> _Data excerpt_:
● ● ● ● ●

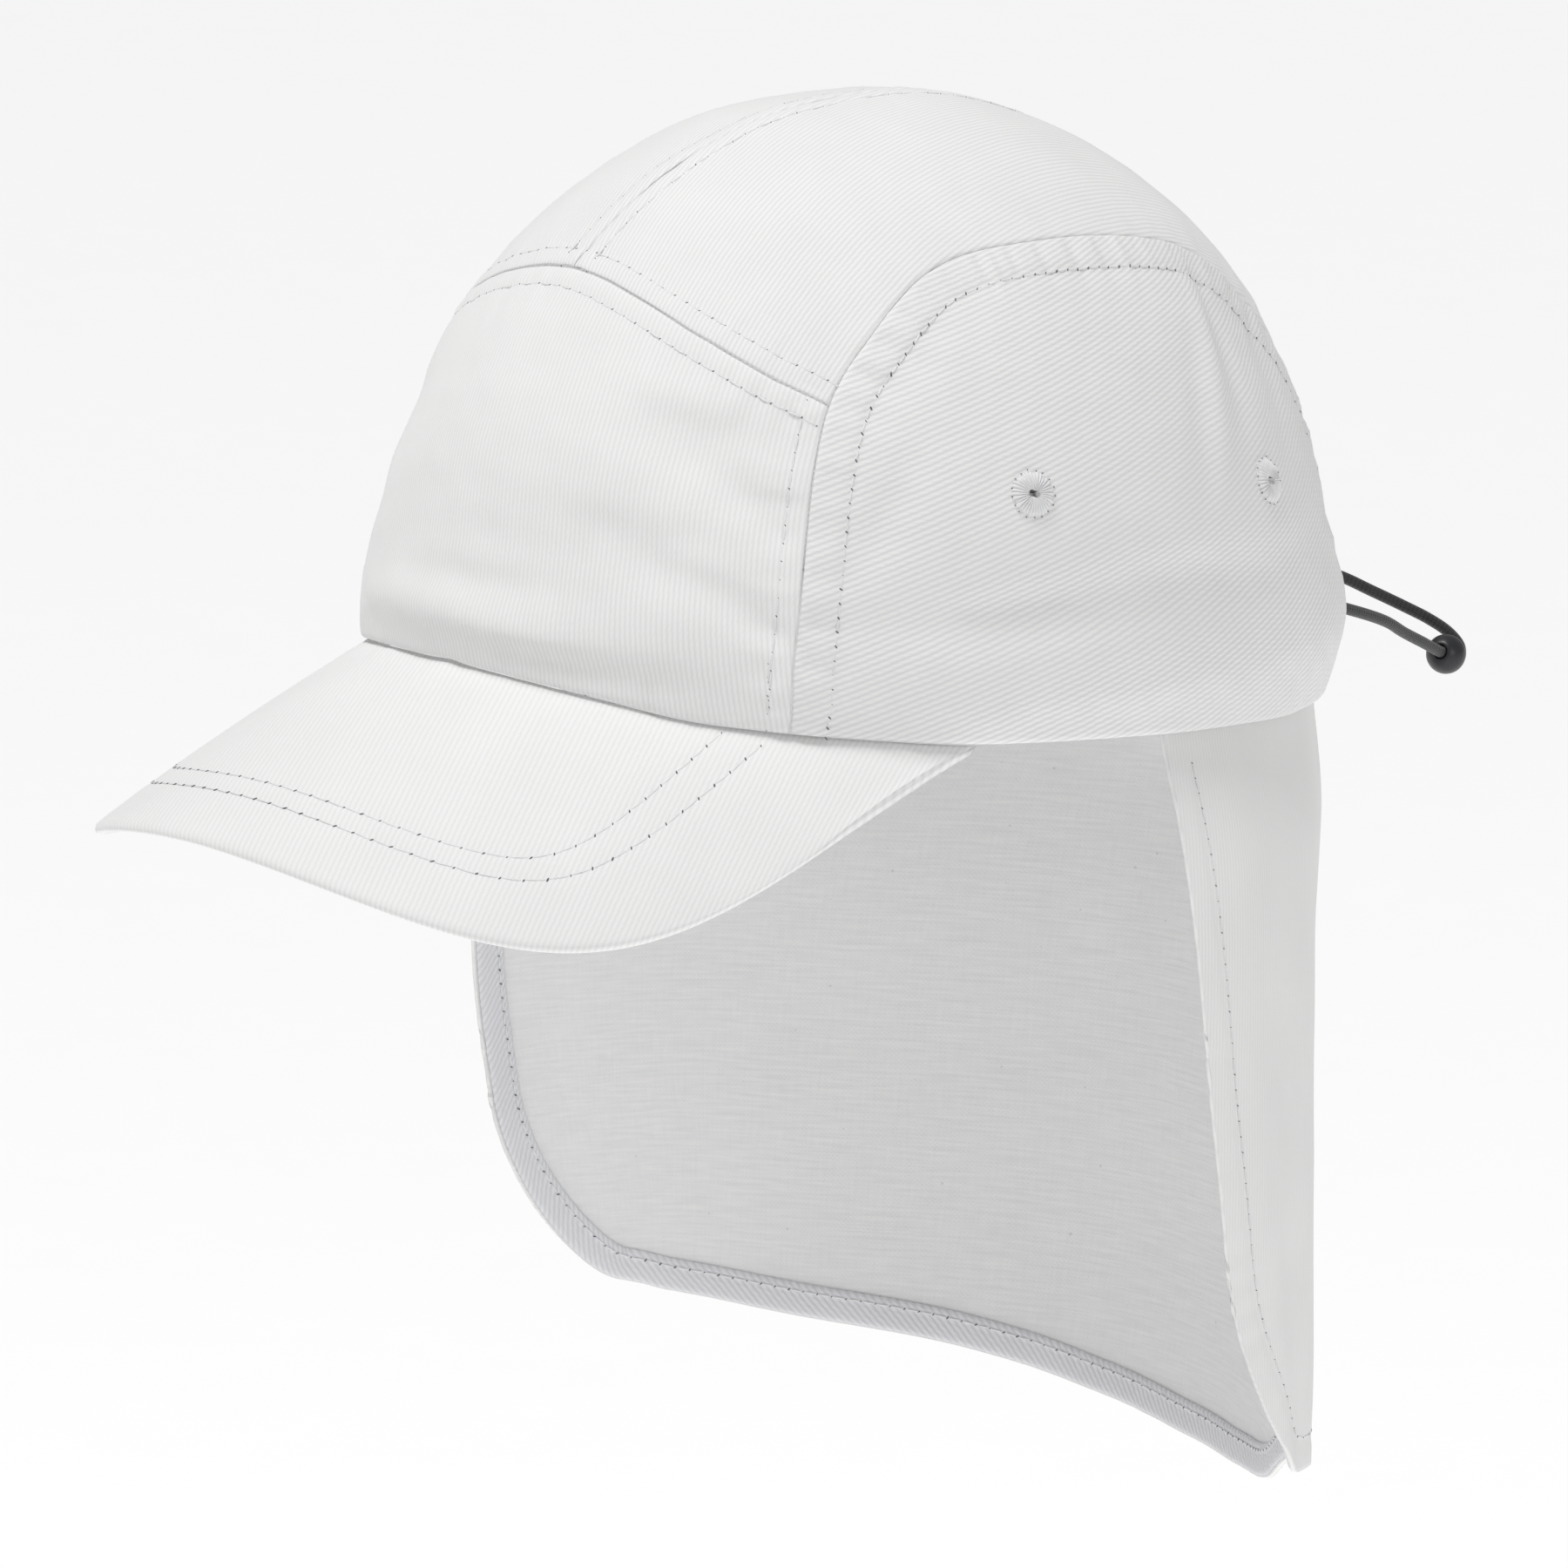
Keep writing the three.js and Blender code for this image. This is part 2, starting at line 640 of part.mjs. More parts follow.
// The facing follows the free edge of the flap on its inner side.
function facingGeometry() {
  const edge = [];
  const top = facingTopDrop - rimHeight(flapEdgeTurn);
  const bottomLeft = hemDrop(1);
  for (let i = 0; i < 12; i++) {
    edge.push([1, top + ((bottomLeft - top) * i) / 12]);
  }
  for (let i = 0; i <= 60; i++) {
    const s = Math.cos((i * 180 * RAD) / 60);
    edge.push([s, hemDrop(s)]);
  }
  const bottomRight = hemDrop(-1);
  for (let i = 1; i <= 12; i++) {
    edge.push([-1, bottomRight + ((top - bottomRight) * i) / 12]);
  }
  const lengths = [0];
  for (let i = 1; i < edge.length; i++) {
    lengths.push(lengths[i - 1] + flapPoint(...edge[i]).distanceTo(flapPoint(...edge[i - 1])));
  }
  const total = lengths[lengths.length - 1];
  const path = (t) => {
    const want = Math.min(1, Math.max(0, t)) * total;
    let i = 1;
    while (i < edge.length - 1 && lengths[i] < want) {
      i += 1;
    }
    const w = (want - lengths[i - 1]) / (lengths[i] - lengths[i - 1]);
    return [0, 1].map((k) => edge[i - 1][k] + (edge[i][k] - edge[i - 1][k]) * w);
  };
  const depth = flapWall / 2 + facingGap;
  const steps = 66;
  const insideOf = (s) => Math.max(-0.985, Math.min(0.985, s));
  const surface = (s, drop) => flapPoint(insideOf(s), drop).add(
    flapPoint(insideOf(s) + 0.004, drop).sub(flapPoint(insideOf(s), drop)).multiplyScalar((s - insideOf(s)) / 0.004),
  );
  return wallGeometry(steps, 1, (u, v, face) => {
    const inset = v < 0.5 ? seatGap : facingWidth;
    const [s, drop] = shiftCurve(surface, path, inset, 1)(u);
    const normal = flapNormal(s, drop);
    return flapPoint(s, drop).addScaledVector(normal, -(depth + (face === 1 ? 0 : facingWall)));
  });
}

// Solid of revolution whose profile closes on itself, about +Z.
function turned(profile, sides) {
  const points = [...profile, profile[0]].map(([r, z]) => new THREE.Vector2(r, z));
  const lathe = new THREE.LatheGeometry(points, sides);
  lathe.rotateX(Math.PI / 2);
  return closeBody(lathe);
}

function eyeletGeometry() {
  return turned([
    [eyeletBore, -crownWall - seatGap],
    [eyeletBarrel, -crownWall - seatGap],
    [eyeletBarrel, seatGap],
    [eyeletRadius, seatGap],
    [eyeletRadius - 0.3, seatGap + 0.55 * eyeletHeight],
    [(eyeletRadius + eyeletBore) / 2, seatGap + eyeletHeight],
    [eyeletBore + 0.25, seatGap + 0.7 * eyeletHeight],
    [eyeletBore, seatGap + 0.3 * eyeletHeight],
  ], 12);
}

// Puts a body that stands along +Z at a point, with +Z along a direction.
function aim(object, point, direction) {
  object.position.copy(point);
  object.quaternion.setFromUnitVectors(vec(0, 0, 1), direction.clone().normalize());
  object.updateMatrixWorld(true);
  return object;
}

const wasm = await Module();
wasm.setup();

function solid(geometry) {
  return new wasm.Manifold(new wasm.Mesh({
    numProp: 3,
    vertProperties: new Float32Array(geometry.attributes.position.array),
    triVerts: new Uint32Array(geometry.index.array),
  }));
}

function fromSolid(body) {
  const mesh = body.getMesh();
  const geometry = new THREE.BufferGeometry();
  geometry.setAttribute('position', new THREE.BufferAttribute(new Float32Array(mesh.vertProperties), 3));
  geometry.setIndex(new THREE.BufferAttribute(new Uint32Array(mesh.triVerts), 1));
  return geometry;
}

// Cuts round holes through a wall; each hole has a point, a direction, a radius.
function pierce(geometry, holes) {
  let body = solid(geometry);
  for (const hole of holes) {
    const drill = new THREE.CylinderGeometry(hole.radius, hole.radius, crownWall * 8, 12);
    drill.rotateX(Math.PI / 2);
    const placed = aim(new THREE.Object3D(), hole.point, hole.direction);
    drill.applyMatrix4(placed.matrixWorld);
    body = body.subtract(solid(closeBody(drill)));
  }
  return fromSolid(body);
}

function eyeletPlace(row, side) {
  const [a, b] = chart(row.turn * side, row.lift);
  return { point: crownPoint(a, b), direction: crownNormal(a, b) };
}

const cordCurve = new THREE.CatmullRomCurve3(cordPoints.map((p) => vec(...p)), false, 'centripetal');

function cordGeometry() {
  const ring = new THREE.Shape();
  const sides = 8;
  for (let i = 0; i < sides; i++) {
    const angle = (2 * Math.PI * i) / sides;
    const x = (cordDiameter / 2) * Math.cos(angle);
    const y = (cordDiameter / 2) * Math.sin(angle);
    if (i === 0) {
      ring.moveTo(x, y);
    } else {
      ring.lineTo(x, y);
    }
  }
  ring.closePath();
  return closeBody(new THREE.ExtrudeGeometry(ring, { steps: 64, extrudePath: cordCurve, curveSegments: 1 }));
}

// Ball with a bore that clears the cord.
function ballGeometry() {
  const bore = cordDiameter / 2 + cordGap;
  const radius = ballDiameter / 2;
  const start = Math.asin(bore / radius) / RAD;
  const profile = [];
  for (let i = 0; i <= 8; i++) {
    const angle = (start + ((180 - 2 * start) * i) / 8) * RAD;
    profile.push([radius * Math.sin(angle), -radius * Math.cos(angle)]);
  }
  return turned(profile, 16);
}

// Looks of the materials.
const twillLook = { color: '#e9e9ea', roughness: 0.9, metalness: 0.0 };
const plainLook = { color: '#d9d9da', roughness: 0.92, metalness: 0.0 };
const threadLook = { color: '#ececed', roughness: 0.8, metalness: 0.0 };
const cordLook = { color: '#1d1e20', roughness: 0.7, metalness: 0.0 };
const ballLook = { color: '#222326', roughness: 0.45, metalness: 0.0 };

const cap = new THREE.Group();

function add(name, geometry, look) {
  const mesh = new THREE.Mesh(geometry, new THREE.MeshStandardMaterial(look));
  mesh.name = name;
  cap.add(mesh);
  return mesh;
}

function cordHole(side) {
  const start = side > 0 ? cordPoints[0] : cordPoints[cordPoints.length - 1];
  const next = side > 0 ? cordPoints[1] : cordPoints[cordPoints.length - 2];
  const direction = vec(...next).sub(vec(...start));
  const point = vec(...start).lerp(vec(...next), 0.7);
  return { point, direction, radius: cordDiameter / 2 + cordGap };
}

add('front_panel', frontPanel(), twillLook);
for (const [word, side] of [['left', 1], ['right', -1]]) {
  add(`top_panel_${word}`, pierce(topPanel(side), [cordHole(side)]), twillLook);
  const holes = eyeletRows.map((row) => ({ ...eyeletPlace(row, side), radius: eyeletBarrel + seatGap }));
  add(`side_panel_${word}`, pierce(sidePanel(side), holes), twillLook);
  for (const row of eyeletRows) {
    const place = eyeletPlace(row, side);
    aim(add(`eyelet_${word}_${row.name}`, eyeletGeometry(), threadLook), place.point, place.direction);
  }
}
add('brim', brimGeometry(), twillLook);
add('neck_flap', flapGeometry(), plainLook);
add('flap_facing', facingGeometry(), twillLook);
add('elastic_cord', cordGeometry(), cordLook);
const ballPoint = vec(...cordPoints[ballOnCord]);
const ballAxis = vec(...cordPoints[ballOnCord + 1]).sub(vec(...cordPoints[ballOnCord - 1]));
aim(add('cord_ball', ballGeometry(), ballLook), ballPoint, ballAxis);

export default cap;
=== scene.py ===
"""Legionnaire cap in off-white cotton twill, dressed over its packed frame.

Shapes are worked out in millimetres and put into the meshes in metres.
+Z is up, the brim points to -Y and the wearer's left is +X.
"""
import math

import bmesh
import bpy
import numpy as np
from bpy.props import FloatProperty, FloatVectorProperty, PointerProperty
from mathutils import Matrix, Vector


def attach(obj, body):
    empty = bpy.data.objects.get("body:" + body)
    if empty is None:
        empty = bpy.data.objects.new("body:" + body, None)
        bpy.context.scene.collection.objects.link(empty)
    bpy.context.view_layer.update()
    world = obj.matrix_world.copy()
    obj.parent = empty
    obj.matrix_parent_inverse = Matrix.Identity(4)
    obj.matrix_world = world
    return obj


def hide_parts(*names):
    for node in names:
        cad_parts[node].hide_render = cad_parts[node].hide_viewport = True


bl_info = {
    "name": "Legionnaire cap",
    "version": (1, 0, 0),
    "blender": (4, 5, 0),
    "location": "3D View > Sidebar > Cap",
    "description": "Builds a legionnaire cap with its cloth, stitching, eyelets and cord",
    "category": "Object",
}

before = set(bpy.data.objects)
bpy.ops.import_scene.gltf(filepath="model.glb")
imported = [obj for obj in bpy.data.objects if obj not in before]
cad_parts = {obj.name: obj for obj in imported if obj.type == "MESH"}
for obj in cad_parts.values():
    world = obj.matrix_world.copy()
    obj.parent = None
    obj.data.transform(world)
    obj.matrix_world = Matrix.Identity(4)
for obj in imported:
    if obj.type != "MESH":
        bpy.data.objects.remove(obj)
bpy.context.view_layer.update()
MM = 0.001
RAD = math.pi / 180
CLOTH_MAP = "cloth_mm"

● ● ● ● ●

> _Objective_: Find the line containing "in imported if". Reproduce it exactly, along with every line after it through the last.

> _Answer to this problem_:
cad_parts = {obj.name: obj for obj in imported if obj.type == "MESH"}
for obj in cad_parts.values():
    world = obj.matrix_world.copy()
    obj.parent = None
    obj.data.transform(world)
    obj.matrix_world = Matrix.Identity(4)
for obj in imported:
    if obj.type != "MESH":
        bpy.data.objects.remove(obj)
bpy.context.view_layer.update()
MM = 0.001
RAD = math.pi / 180
CLOTH_MAP = "cloth_mm"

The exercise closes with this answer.